Emiliano Piedra, the producer responsible for the adaptation, began the preparations for the first part in 1989 with a budget of 1.2 billion pesetas, with screenplay by Camilo José Cela and with Fernando Rey as Don Quixote and Alfredo Landa as Sancho Panza. Cela wrote an initial script, but it was a literal transcription of the novel with no cinematographic meaning, so it had to be completely rewritten. Despite this, he was kept in the credits both for the prestige that his name gave to the project and for the outlay that his work had entailed. Principal photography took from April to December 1990, with the interiors shot at TVE's Buñuel studios in Madrid and the exteriors on location in the Community of Madrid and La Mancha.
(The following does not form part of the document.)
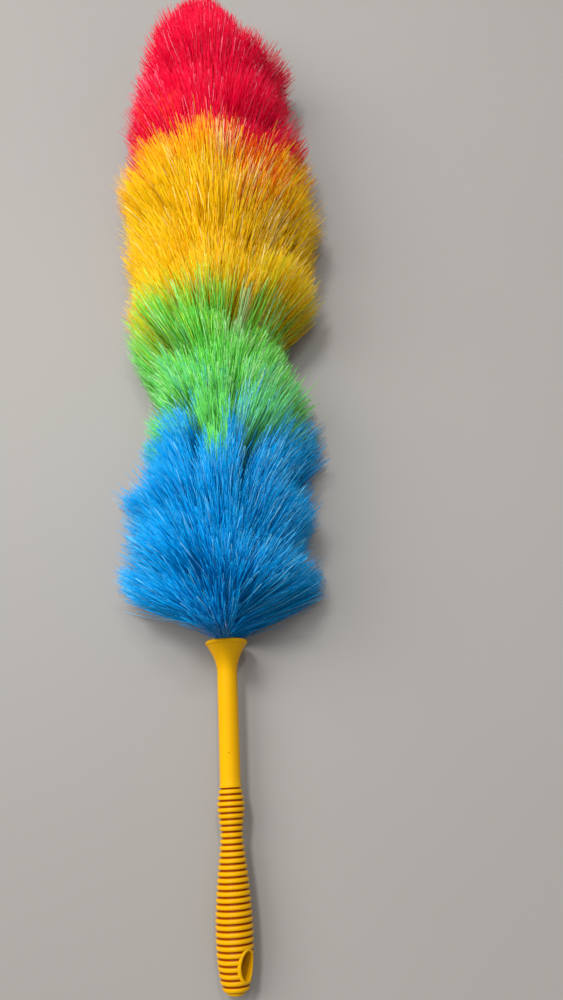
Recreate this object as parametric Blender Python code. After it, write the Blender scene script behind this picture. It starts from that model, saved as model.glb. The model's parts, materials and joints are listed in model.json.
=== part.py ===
"""Static feather duster: a moulded handle with a ribbed grip, a twisted wire core and a head of fibre rows.

Frame: metres, +Z up. The duster lies on z = 0. +Y runs from the end of the handle to the tip of the head,
+X is to its right, and the origin is under the middle of its bounding box.

Each piece is modelled about the core's own line: Y along the core from the rim of the handle's flare, with
the handle at negative Y. The two body empties then carry the pieces to their place.
"""

import math

import bmesh
import bpy
from mathutils import Matrix, Vector

MM = 0.001

# Driving dimensions
HANDLE_LENGTH = 178 * MM  # from the rim of the flare to the rounded end
HEAD_LENGTH = 522 * MM  # from the rim to the tip of the fibres
TILT = math.radians(1.4)  # the core rises from the grip to the tip
GAP = 0.3 * MM  # between pieces that touch
SEGMENTS = 24  # round each turned piece and each fibre row

# Handle, distances measured from the rim
LIP_RADIUS = 12.2 * MM
LIP_WIDTH = 2.4 * MM
LIP_ROUNDING = 0.8 * MM
TUBE_RADIUS = 5.75 * MM
FLARE_LENGTH = 18 * MM
FLARE_POWER = 1.9
FLARE_STEPS = 6
STEP_RING_AT = 78.3 * MM
STEP_RING_HEIGHT = 0.3 * MM
GRIP_START = 80.35 * MM
RIB_PITCH = 3.09 * MM
RIBS = 31
GROOVE_WIDTH = 0.8 * MM
GROOVE_DEPTH = 1.0 * MM
# The line over the ribs' crests, as distance from the rim and radius in mm
GRIP_OUTLINE = (
    (82, 6.6), (87.5, 7.5), (91, 7.5), (104, 6.2), (110.5, 6.8), (123, 8.2), (138.5, 9.5), (148, 9.9),
    (158, 9.7), (167, 8.7), (172, 7.8), (175, 6.7), (178, 5.6),
)
END_ROUNDING_STEPS = 3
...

The first five episodes premiered on La Primera of Televisión Española in January 1992.

Gutiérrez Aragón prepared new scripts in the summer of 1992 for the second part, but the network's financial problems and the impossibility of bringing together the same team after the death of producer Emiliano Piedra made it impossible to film it. He eventually wrote and directed a feature film titled Don Quixote, Knight Errant adapting the second part of the novel with Juan Luis Galiardo as Don Quixote and Carlos Iglesias as Sancho Panza that was released in 2002.

==Cast==

Rey (right) as Don Quixote and Landa (left) as Sancho Panza.
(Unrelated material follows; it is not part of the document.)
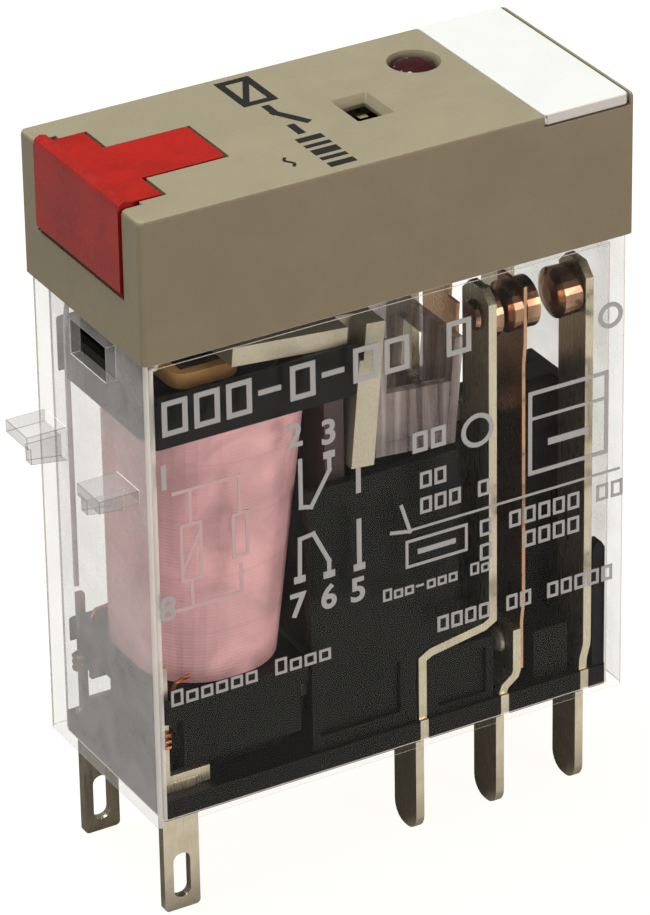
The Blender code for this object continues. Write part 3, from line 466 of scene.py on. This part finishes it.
# Width of the rounding of each finished piece, in millimetres
FINISHED = {
    "cap": 0.10, "base": 0.07, "bobbin": 0.08, "test_lever": 0.10, "nameplate": 0.05, "armature": 0.08,
    "yoke": 0.08, "actuator_card": 0.06, "core": 0.08, "shading_ring": 0.06,
}
for side in ("near", "far"):
    for kind in ("nc", "com", "no", "coil"):
        FINISHED[f"{kind}_terminal_{side}"] = 0.045
for node, width in FINISHED.items():
    piece = finished(node, width)
    # The shading ring takes the paler, painted-bright copper.
    if node == "shading_ring":
        piece.data.materials[0] = LOOKS["copper_painted_bright"]


CASE_LOOKS = ("clear_plastic", "clear_end", "clear_corner_highlight", "clear_ledge", "clear_ledge_edge_shade")


def make_case():
    """The clear case: its sides, ends, rounded corners and two ledges each get their own look; the rounded
    corners carry a painted highlight and the ledges' edges a painted dark line.
    """
    piece = finished("case", 0.11)
    mesh = piece.data
    ledges_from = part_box("base")[0].x - 0.9 * MM
    mesh.materials.clear()
    for look in CASE_LOOKS:
        mesh.materials.append(LOOKS[look])
    for face in mesh.polygons:
        normal = [abs(c) for c in face.normal]
        square = max(normal) > SQUARE_ON
        if face.center.x < ledges_from:
            # Ledge faces get a grey see-through look; their rounded edges get the painted dark line.
            look = "clear_ledge" if square else "clear_ledge_edge_shade"
        elif not square:
            # Rounded corners get the painted highlight.
            look = "clear_corner_highlight"
        else:
            look = "clear_end" if normal[0] > 0.9 else "clear_plastic"
        face.material_index = CASE_LOOKS.index(look)


make_case()
replaced = {*FINISHED, "case"}


# ---------------------------------------------------------------- prints

# Depth of the ink in millimetres; strokes that cross lie at steps of their own
INK_PROUD = 0.012
INK_SUNK = 0.008
INK_STEP = 0.0015
INK_STEPS = 7


def printed(name, strokes, node, material, top=False):
    """Flat ink strokes, each (start, end, width): x and z on the node's near side, or x and y on its top."""
    low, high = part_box(node)
    shape = bmesh.new()
    for i, (start, end, width) in enumerate(strokes):
        step = i % INK_STEPS * INK_STEP
        start, end = Vector(start) * MM, Vector(end) * MM
        along = (end - start).normalized() * width * MM / 2
        across = Vector((-along.y, along.x))
        corners = (start - along - across, end + along - across, end + along + across, start - along + across)
        rings = []
        for depth in ((INK_PROUD + step) * MM, -(INK_SUNK + step) * MM):
            if top:
                ring = [(c.x, c.y, high.z + depth) for c in corners]
            else:
                ring = [(c.x, low.y - depth, c.y) for c in corners]
            rings.append([shape.verts.new(p) for p in ring])
        outer, inner = rings
        shape.faces.new(outer)
        shape.faces.new(inner[::-1])
        for k in range(4):
            shape.faces.new((outer[k], inner[k], inner[(k + 1) % 4], outer[(k + 1) % 4]))
    bmesh.ops.recalc_face_normals(shape, faces=shape.faces)
    mesh = bpy.data.meshes.new(name)
    shape.to_mesh(mesh)
    shape.free()
    return place(new_piece(name, mesh, material), node)


def line(points, width=0.28):
    """Strokes from point to point."""
    return [(a, b, width) for a, b in zip(points, points[1:])]


def frame_line(x0, x1, z0, z1, width=0.2):
    return line([(x0, z0), (x1, z0), (x1, z1), (x0, z1), (x0, z0)], width)


def boxes(x0, z, height, pattern, stroke):
    """Outlined boxes (b), half-height ones (a) and dashes (-) at an even pitch in place of characters."""
    strokes, width = [], height * 0.66
    for i, kind in enumerate(pattern):
        x = x0 + i * height * 0.92
        low = z - height / 2 + stroke / 2
        if kind in "ab":
            high = low + (height - stroke) * (1.0 if kind == "b" else 0.68)
            strokes += frame_line(x, x + width - stroke / 2, low, high, stroke)
        elif kind == "-":
            strokes += line([(x, z), (x + width - stroke, z)], stroke)
    return strokes


def ring_line(x, z, radius, width=0.22, steps=20):
    turn = [math.tau * i / steps for i in range(steps + 1)]
    return line([(x + radius * math.cos(t), z + radius * math.sin(t)) for t in turn], width)


def contact_diagram():
    """Two changeover contacts with small feet."""
    strokes = line([(-3.75, 19.4), (-3.75, 18.4), (-4.85, 16.55), (-5.45, 16.7), (-5.45, 19.4)], 0.24)
    strokes += line([(-5.6, 12.4), (-5.55, 14.85), (-4.75, 14.95), (-3.85, 13.1), (-3.85, 12.2)], 0.24)
    strokes += line([(-2.05, 17.9), (-2.05, 16.7)]) + line([(-2.05, 14.9), (-2.05, 12.2)])
    for x, z in ((-5.6, 12.5), (-3.75, 19.3), (-3.85, 12.3), (-2.05, 12.2)):
        strokes.append(((x - 0.14, z), (x + 0.14, z), 0.40))
    return strokes


def coil_diagram():
    """Coil and lamp side by side between the coil's two pins."""
    strokes = frame_line(-12.4, -11.3, 14.4, 17.6) + frame_line(-9.4, -8.6, 15.0, 17.4)
    for upright in (-11.85, -9.0):
        strokes += line([(upright, 17.6), (upright, 19.6)], 0.2) + line([(upright, 14.4), (upright, 12.8)], 0.2)
    strokes += line([(-12.8, 19.6), (-9.0, 19.6)], 0.2) + line([(-12.8, 12.8), (-9.0, 12.8)], 0.2)
    return strokes + line([(-12.3, 15.1), (-11.4, 16.9)], 0.2)


def rating_marks():
    """Boxes, dashes, frames and rings that stand where a maker's text and marks would."""
    strokes = boxes(-13.15, 23.95, 2.0, "bbb-b-bb b", 0.3)
    strokes += boxes(1.3, 18.5, 1.2, "bb", 0.24) + ring_line(5.1, 18.2, 0.85, 0.26)
    strokes += boxes(1.7, 16.2, 0.95, "bb", 0.17) + boxes(1.7, 14.7, 0.95, "bbb b", 0.17)
    strokes += frame_line(8.3, 13.0, 14.7, 19.4, 0.24) + line([(8.3, 17.9), (13.0, 17.9)], 0.18)
    strokes += line([(9.6, 16.3), (11.7, 16.3)], 0.4)
    strokes += line([(0.5, 15.0), (1.0, 13.4), (-0.1, 13.6)], 0.2) + line([(1.0, 13.45), (13.8, 13.45)], 0.14)
    strokes += frame_line(0.8, 4.4, 11.3, 12.8, 0.17) + line([(1.6, 12.05), (3.6, 12.05)], 0.3)
    strokes += boxes(5.3, 12.3, 0.98, "b bbbbb bb", 0.17) + boxes(5.3, 10.85, 0.98, "b  bbbb", 0.17)
    strokes += boxes(-0.6, 10.0, 0.72, "baa-aaa ba", 0.13) + boxes(2.7, 7.3, 0.92, "bbbb bb bbbbb", 0.17)
    strokes += boxes(-13.2, 7.7, 0.95, "baaaaa baaa", 0.15) + ring_line(13.2, 22.7, 0.62, 0.24)
    return strokes


def digits(name, where, node, material, size):
    """Pin numbers ((number, x, z) of each number's centre) in ink on the near side of the case."""
    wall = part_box(node)[0].y
    shape = bmesh.new()
    for number, x, z in where:
        curve = bpy.data.curves.new(name, "FONT")
        curve.body = str(number)
        curve.align_x, curve.align_y = "CENTER", "CENTER"
        curve.size = size * MM
        curve.extrude = (INK_PROUD + INK_SUNK) / 2 * MM
        curve.offset = 0.05 * MM
        curve.resolution_u = 4
        letter = bpy.data.objects.new(name, curve)
        mesh = bpy.data.meshes.new_from_object(letter)
        middle = wall - (INK_PROUD - INK_SUNK) / 2 * MM
        mesh.transform(Matrix.Translation((x * MM, middle, z * MM)) @ Matrix.Rotation(math.pi / 2, 4, "X"))
        shape.from_mesh(mesh)
        bpy.data.meshes.remove(mesh)
        bpy.data.objects.remove(letter)
    bmesh.ops.remove_doubles(shape, verts=shape.verts, dist=0.0001 * MM)
    mesh = bpy.data.meshes.new(name)
    shape.to_mesh(mesh)
    shape.free()
    return place(new_piece(name, mesh, material), node)


def cap_symbol():
    """Coil symbol, switch symbol and bars across the top of the cap, with a small wave beside them."""
    strokes = frame_line(-3.3, -1.7, 2.7, 5.5, 0.42) + line([(-3.1, 3.0), (-1.9, 5.2)], 0.34)
    strokes += line([(-2.5, 1.9), (-2.5, 1.1), (-1.6, -0.5)], 0.44) + line([(-2.5, -0.7), (-2.5, -1.5)], 0.44)
    for i, width in enumerate((0.5, 0.34, 0.62, 0.34, 0.5)):
        y = -2.4 - 0.8 * i
        strokes.append(((-3.2 + width / 2, y), (-1.7 - width / 2, y), width))
    wave = [(-4.7 + 0.13 * math.sin(math.tau * i / 10), -4.75 + 0.1 * i) for i in range(11)]
    return strokes + line(wave, 0.16)


def flag_patch():
    """An ochre patch on the part of the flag that stands under the window while the relay is at rest."""
    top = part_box("indicator_flag")[1].z
    mesh = bpy.data.meshes.new("flag_patch")
    shape = bmesh.new()
    bmesh.ops.create_grid(shape, x_segments=6, y_segments=8, size=0.5)
    for vert in shape.verts:
        round_off = 0.06 * (abs(vert.co.x * 2) ** 4 + abs(vert.co.y * 2) ** 4)
        vert.co = Vector((2.28 + vert.co.x * (0.62 - round_off), 1.0 + vert.co.y * (1.5 - round_off), 0)) * MM
        vert.co.z = top + 0.012 * MM
    walls = bmesh.ops.extrude_face_region(shape, geom=shape.faces[:])
    for piece in walls["geom"]:
        if isinstance(piece, bmesh.types.BMVert):
            piece.co.z = top - 0.01 * MM
    bmesh.ops.recalc_face_normals(shape, faces=shape.faces)
    shape.to_mesh(mesh)
    shape.free()
    place(new_piece("flag_patch", mesh, "flag_ochre"), "indicator_flag")


flag_patch()
printed("contact_diagram", contact_diagram(), "case", "print_grey")
printed("coil_diagram", coil_diagram(), "case", "print_faint")
printed("rating_bars", rating_marks(), "case", "print_grey")
PIN_NUMBERS = [(2, -5.75, 20.9), (3, -3.75, 20.55), (7, -5.75, 10.95), (6, -3.9, 10.9), (5, -2.15, 10.8),
               (1, -13.3, 20.6), (8, -13.3, 13.0)]
digits("pin_numbers", PIN_NUMBERS, "case", "print_grey", 1.95)
printed("cap_symbol", cap_symbol(), "cap", "print_black", top=True)
for node, obj in frame["nodes"].items():
    if node in replaced:
        continue
    obj.data.materials.clear()
    obj.data.materials.append(LOOKS["tinned_wire" if node.startswith("lamp_lead") else SLOT_OF[node]])
    for polygon in obj.data.polygons:
        polygon.material_index = 0


# ---------------------------------------------------------------- stage

def make_floor():
    mesh = bpy.data.meshes.new("floor")
    corners = [(x * FLOOR_HALF, y * FLOOR_HALF, 0) for x, y in ((-1, -1), (1, -1), (1, 1), (-1, 1))]
    mesh.from_pydata(corners, [], [(0, 1, 2, 3)])
    mesh.materials.append(plain_floor("floor"))
    floor = new_piece("floor", mesh)
    floor.location = (0, 0, FLOOR_Z * MM)


def area_light(name, where, target, size, power, colour):
    """Round soft light turned to the target."""
    lamp = bpy.data.lights.new(name, "AREA")
    lamp.shape = "DISK"
    lamp.size = size
    lamp.energy = power
    lamp.color = colour
    piece = bpy.data.objects.new(name, lamp)
    piece.location = where
    piece.rotation_mode = "QUATERNION"
    piece.rotation_quaternion = (Vector(where) - Vector(target)).to_track_quat("Z", "Y")
    bpy.context.scene.collection.objects.link(piece)


def make_light():
    world = bpy.data.worlds.new("studio")
    world.use_nodes = True
    sky = world.node_tree.nodes["Background"]
    sky.inputs["Color"].default_value = (1.0, 0.96, 0.90, 1.0)
    world.node_tree.links.new(brightness(world.node_tree, SKY_LEVELS), sky.inputs["Strength"])
    bpy.context.scene.world = world
    centre = (0.0, 0.0, 0.015)
    area_light("key", (-0.10, 0.12, 0.60), centre, 0.45, 5.5, (0.96, 1.0, 0.98))
    area_light("front", (0.22, -0.53, 0.16), centre, 0.40, 1.95, (1.0, 0.855, 0.79))
    area_light("fill", (-0.55, -0.10, 0.22), centre, 0.35, 0.75, (1.0, 0.90, 0.84))


def make_camera():
    azimuth, elevation, roll = (math.radians(v) for v in (VIEW_AZIMUTH, VIEW_ELEVATION, VIEW_ROLL))
    back = Vector((math.sin(azimuth) * math.cos(elevation), -math.cos(azimuth) * math.cos(elevation),
                   math.sin(elevation)))
    right = (-back).cross(Vector((0, 0, 1))).normalized()
    up = right.cross(-back)
    right, up = (math.cos(roll) * right + math.sin(roll) * up, math.cos(roll) * up - math.sin(roll) * right)
    data = bpy.data.cameras.new("camera")
    data.sensor_width = SENSOR
    data.sensor_fit = "AUTO"
    data.lens = VIEW_LENS
    data.clip_start, data.clip_end = 0.01, 20.0
    camera = bpy.data.objects.new("camera", data)
    where = (VIEW_RIGHT * right + VIEW_UP * up + VIEW_DISTANCE * back) * MM
    turn = Matrix((right, up, back)).transposed()
    camera.matrix_world = Matrix.Translation(where) @ turn.to_4x4()
    bpy.context.scene.collection.objects.link(camera)
    bpy.context.scene.camera = camera


make_floor()
make_light()
make_camera()
bpy.context.scene.view_settings.view_transform = "Standard"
- Fernando Rey as Alonso Quixano/Don Quixote
- Alfredo Landa as Sancho Panza
- Francisco Merino as priest
- Manuel Alexandre as barber
- Emma Penella as Teresa Panza
- José Luis Pellicena as Miguel de Cervantes
- José Luis López Vázquez as innkeeper
- Terele Pávez as housekeeper
- Esperanza Roy as Maritornes
- Antonio Gamero
- Rafael Alonso
- Aldo Sambrell
- Aitana Sánchez-Gijón as Dorotea
- Héctor Alterio
- Máximo Valverde
- Alejandra Grepi as Luscinda

==Episodes==
The series premiered on 29 January 1992 in prime-time on La Primera of Televisión Española and its five episodes had an average of 4,583,000 viewers and 29.1% of share.

| No. | Title | Original release date | Spain viewers (millions) |
|---|---|---|---|
| 1 | "Episode 1" | 29 January 1992 | 7.2376 |
| 2 | "Episode 2" | 5 February 1992 | N/A |
| 3 | "Episode 3" | 12 February 1992 | N/A |
| 4 | "Episode 4" | 19 February 1992 | N/A |
| 5 | "Episode 5" | 26 February 1992 | 3.8 |

==Accolades==
===FIPA d'or===

| Year | Category | Recipient | Result | Ref. |
| 1992 | Best Series |  | Won |  |
| Best Actor | Fernando Rey | Won |

===Fotogramas de Plata===

| Year | Category | Recipient | Result | Ref. |
| 1992 | Best Television Performer | Fernando Rey | Won |  |
| Alfredo Landa | Nominated |  |

===TP de Oro===

| Year | Category | Recipient | Result | Ref. |
| 1992 | Best Spanish Drama Series |  | Won |  |
| Best Actor | Fernando Rey | Nominated |

===Actors and Actresses Union Awards===

| Year | Category | Recipient | Result | Ref. |
|---|---|---|---|---|
| 1992 | Best Television Lead Performance | Fernando Rey | Won |  |

==Restoration==
RTVE carried out a digital 4K UHD scanning, remastering and restoration of the series, that was originally recorded on film, and made it available online in RTVE Play and on its Botón Rojo app for 4K Smart TVs in 2020.